The reciprocal connection of sincerity and intelligence.
When we have intelligence resulting from sincerity, this condition is to be ascribed to nature; when we have sincerity resulting from intelligence, this condition is to be ascribed to instruction. But given the sincerity, and there shall be the intelligence; given the intelligence, and there shall be the sincerity.
The results of sincerity; and how the possessor of it forms a ternion with Heaven and Earth.
It is only he who is possessed of the most complete sincerity that can exist under heaven, who can give its fun development to his nature. Able to give its full development to his own nature, he can do the same to the nature of other men. Able to give its full development to the nature of other men, he can give their full development to the natures of animals and things. Able to give their full development to the natures of creatures and things, he can assist the transforming and nourishing powers of Heaven and Earth. Able to assist the transforming and nourishing powers of Heaven and Earth, he may with Heaven and Earth form a ternion.

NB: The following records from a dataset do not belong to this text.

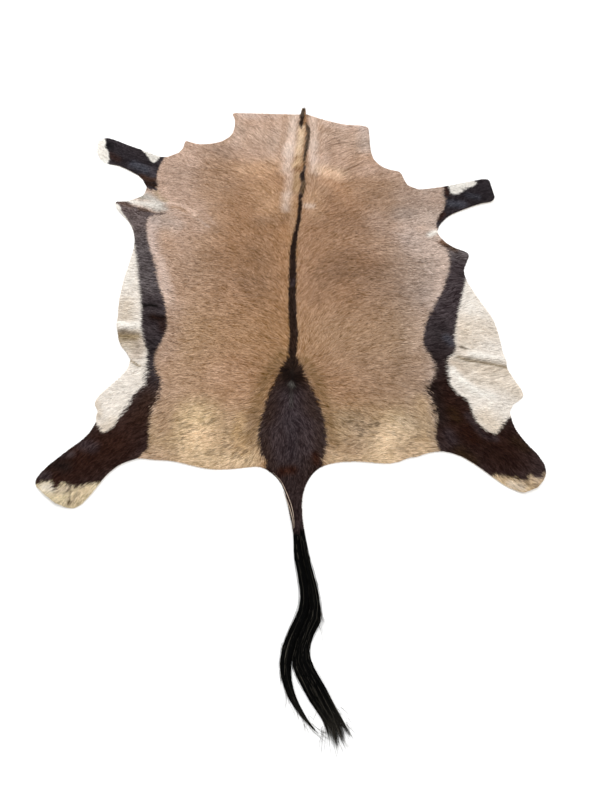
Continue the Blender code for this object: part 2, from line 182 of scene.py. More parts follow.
class Plan:
    """A level grid over the hide, with ways to blur values on it and to read them anywhere."""

    def __init__(self, step):
        self.step = step
        self.low = hide_low[:2] - PLAN_MARGIN
        self.shape = np.ceil((hide_high[:2] + PLAN_MARGIN - self.low) / step).astype(int) + 1
        across, along = np.meshgrid(*(np.arange(count) for count in self.shape), indexing="ij")
        self.places = self.low + step * np.column_stack([across.ravel(), along.ravel()])

    def blur(self, values, reach):
        """Values blurred with a bell of this reach, in metres."""
        waves = np.meshgrid(*(np.fft.fftfreq(n, self.step) for n in self.shape), indexing="ij")
        bell = np.exp(-2 * (math.pi * reach) ** 2 * (waves[0] ** 2 + waves[1] ** 2))
        return np.fft.ifft2(np.fft.fft2(values.reshape(self.shape)) * bell).real.ravel()

    def blur_within(self, values, known, reach):
        """The same, where only the known squares count."""
        return self.blur(values * known, reach) / np.maximum(self.blur(known.astype(float), reach), 1e-4)

    def unevenness(self, chance, reach):
        """Random values with soft humps of this size, even in the long run and about 1 high."""
        humps = self.blur(chance.standard_normal(len(self.places)), reach)
        return humps / humps.std()

    def read(self, values, points):
        """Values read between the grid's squares."""
        at = (points - self.low) / self.step
        at = np.clip(at, 0, self.shape - 1.001)
        column, row = at.astype(int).T
        right, up = (at - at.astype(int)).T
        grid = values.reshape(self.shape)
        lower = grid[column, row] * (1 - right) + grid[column + 1, row] * right
        upper = grid[column, row + 1] * (1 - right) + grid[column + 1, row + 1] * right
        return lower * (1 - up) + upper * up


coarse = Plan(0.005)
fine = Plan(0.0025)
chance = np.random.default_rng(11)
print("coarse plan", coarse.shape, "and fine plan", fine.shape)

# %% [markdown]
# ## The hide's edge and its heights
# The sheet must lie exactly on its solid's folds. So the edge is read from the solid's top face, and the
# heights by rays: one down onto the solid and one up from below, on each square of the coarse plan. Blurring
# takes the solid's flat facets out of the folds. Only a copy of the node is touched, and it is merged first,
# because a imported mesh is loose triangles.

# %% Edge
EDGE_STEP = 0.007
STEEPEST_TOP = 0.3      # a face whose normal points up by more than this is on top
ROUNDED = [(0.085, -0.765), (-0.085, -0.765)]   # where the tail's sides sweep into the rump
ROUNDED_REACH = 0.070
ROUNDING = 12


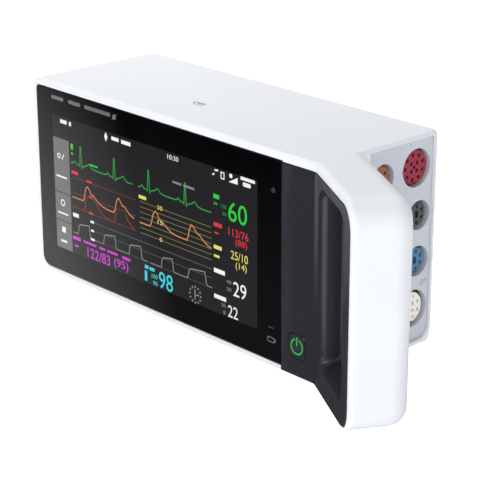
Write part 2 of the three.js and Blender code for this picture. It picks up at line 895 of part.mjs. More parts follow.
piece(
  "valve_manifold",
  join(
    block(112, 36, 28, 156, 58, 45),
    ...[120, 134, 148].map((x) => rod("z", x, VALVE.y, 5, 44, 52.4, 16)),
    rod("x", PUMP.y, VALVE.z, 2, 155, 159.6, 12),
  ),
  COLORS.black,
  0.5,
);

function airTube() {
  const start = new THREE.Vector3(159.9, PUMP.y, PUMP.z - 4);
  const end = new THREE.Vector3(159.9, PUMP.y, VALVE.z);
  const out = new THREE.Vector3(6.5, 0, 0);
  const path = new THREE.CubicBezierCurve3(start, start.clone().add(out), end.clone().add(out), end);
  const section = new THREE.Shape().absarc(0, 0, 1.9, 0, 2 * Math.PI);
  return new THREE.ExtrudeGeometry(section, { steps: 12, extrudePath: path, curveSegments: 5 });
}

piece("air_tube", airTube(), COLORS.grey, 0.5);

function ribbonCable() {
  const bend = outline([
    [124, 9.9],
    [136, 9.9, 3],
    [136, 17.6, 3],
    [124, 17.6],
    [124, 16.9],
    [135.3, 16.9, 2.4],
    [135.3, 10.6, 2.4],
    [124, 10.6],
  ]);
  return alongZ(bend, 32, 42);
}

piece("ribbon_cable", ribbonCable(), 0xc9a24a, 0.5);

// ---- Feet and screws ----------------------------------------------------------------

footSpots().forEach(([x, y], i) => {
  const low = BODY.bottom - FOOT.drop;
  piece("foot_" + (i + 1), rod("z", x, y, FOOT.radius, low, low + FOOT.thick, 20), COLORS.rubber, 0.9);
});

function screw(x, z, head) {
  const { headRadius, headHeight, shankRadius, shankLength } = SCREW;
  const slots = [0, 1].map((turn) =>
    new THREE.BoxGeometry(3.2, 2, 0.8).rotateY((turn * Math.PI) / 2).translate(x, head, z),
  );
  const under = head - headHeight;
  return cut(
    join(
      rod("y", x, z, headRadius, under, head, 20),
      rod("y", x, z, shankRadius, under - shankLength, under + 0.5, 12),
    ),
    join(...slots),
  );
}

eachPost((x, z) => [x, z]).forEach(([x, z], i) => {
  piece("cover_screw_" + (i + 1), screw(x, z, BODY.depth - 0.2), COLORS.metal, 0.3, 1);
});

dockScrews((x, z) => [x, z]).forEach(([x, z], i) => {
  const { headRadius, shankRadius } = SCREW;
  const top = BODY.depth - 0.1;
  const shape = join(
    rod("y", x, z, headRadius, top - 0.9, top, 20),
    rod("y", x, z, shankRadius, top - 5, top - 0.5, 12),
  );
  piece("dock_screw_" + (i + 1), shape, COLORS.metal, 0.3, 1);
});

// Set the monitor down: centred over the origin with its feet on Z = 0.
const box = new THREE.Box3().setFromObject(monitor);
monitor.position.set(-(box.min.x + box.max.x) / 2, -(box.min.y + box.max.y) / 2, -box.min.z);

export default monitor;
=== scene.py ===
"""The look of a compact bedside patient monitor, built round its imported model."""
import math

import bmesh
import bpy
from mathutils import Matrix, Vector


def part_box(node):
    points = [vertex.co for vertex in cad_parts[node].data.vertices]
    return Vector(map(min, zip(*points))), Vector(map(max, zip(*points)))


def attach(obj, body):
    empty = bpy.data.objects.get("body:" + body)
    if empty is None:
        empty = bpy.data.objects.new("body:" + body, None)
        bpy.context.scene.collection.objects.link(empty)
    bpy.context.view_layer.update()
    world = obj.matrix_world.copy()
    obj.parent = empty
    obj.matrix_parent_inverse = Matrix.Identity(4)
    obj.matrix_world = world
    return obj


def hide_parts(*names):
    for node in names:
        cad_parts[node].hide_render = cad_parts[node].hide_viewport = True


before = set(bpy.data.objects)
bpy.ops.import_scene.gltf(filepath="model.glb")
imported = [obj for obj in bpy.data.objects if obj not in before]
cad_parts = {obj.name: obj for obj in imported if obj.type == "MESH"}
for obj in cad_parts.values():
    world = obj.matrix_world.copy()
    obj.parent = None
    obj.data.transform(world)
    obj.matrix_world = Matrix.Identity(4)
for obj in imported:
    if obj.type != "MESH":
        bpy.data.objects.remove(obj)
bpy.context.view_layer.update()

# ---- The workshop frame: millimetres from the lower left corner of the cover glass ---

MM = 0.001
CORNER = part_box("cover_glass")[0]
TO_METRES = Matrix.Translation(CORNER) @ Matrix.Scale(MM, 4)

GAP = 0.3
GRIP_ANGLE = math.radians(30)
BEND_X = 186
BEND_RADIUS = 6
BEND_REACH = BEND_RADIUS * math.tan(GRIP_ANGLE / 2)
BEND_START = BEND_X - BEND_REACH
BEND_ARC = BEND_RADIUS * GRIP_ANGLE
GRIP_ALONG = Vector((math.cos(GRIP_ANGLE), -math.sin(GRIP_ANGLE)))
GRIP_INTO = Vector((math.sin(GRIP_ANGLE), math.cos(GRIP_ANGLE)))

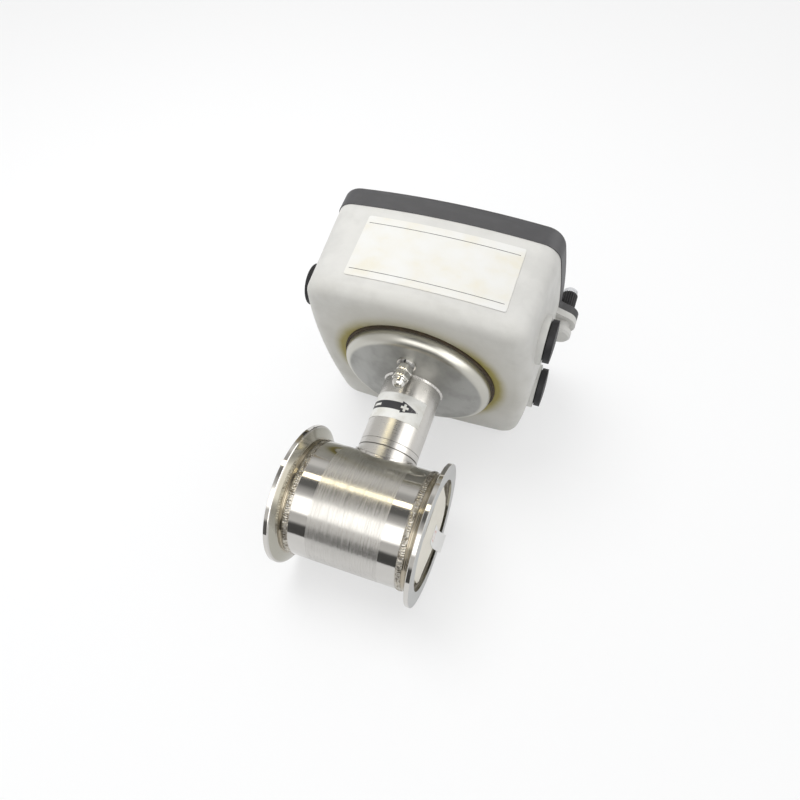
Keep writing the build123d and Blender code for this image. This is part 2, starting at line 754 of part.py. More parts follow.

The way of man;-- the development of perfect sincerity in those not naturally possessed of it.
Next to the above is he who cultivates to the utmost the shoots of goodness in him. From those he can attain to the possession of sincerity. This sincerity becomes apparent. From being apparent, it becomes manifest. From being manifest, it becomes brilliant. Brilliant, it affects others. Affecting others, they are changed by it. Changed by it, they are transformed. It is only he who is possessed of the most complete sincerity that can exist under heaven, who can transform.
That entire sincerity can foreknow.
It is characteristic of the most entire sincerity to be able to foreknow. When a nation or family is about to flourish, there are sure to be happy omens; and when it is about to perish, there are sure to be unlucky omens. Such events are seen in the milfoil and tortoise, and affect the movements of the four limbs. When calamity or happiness is about to come, the good shall certainly be foreknown by him, and the evil also. Therefore the individual possessed of the most complete sincerity is like a spirit.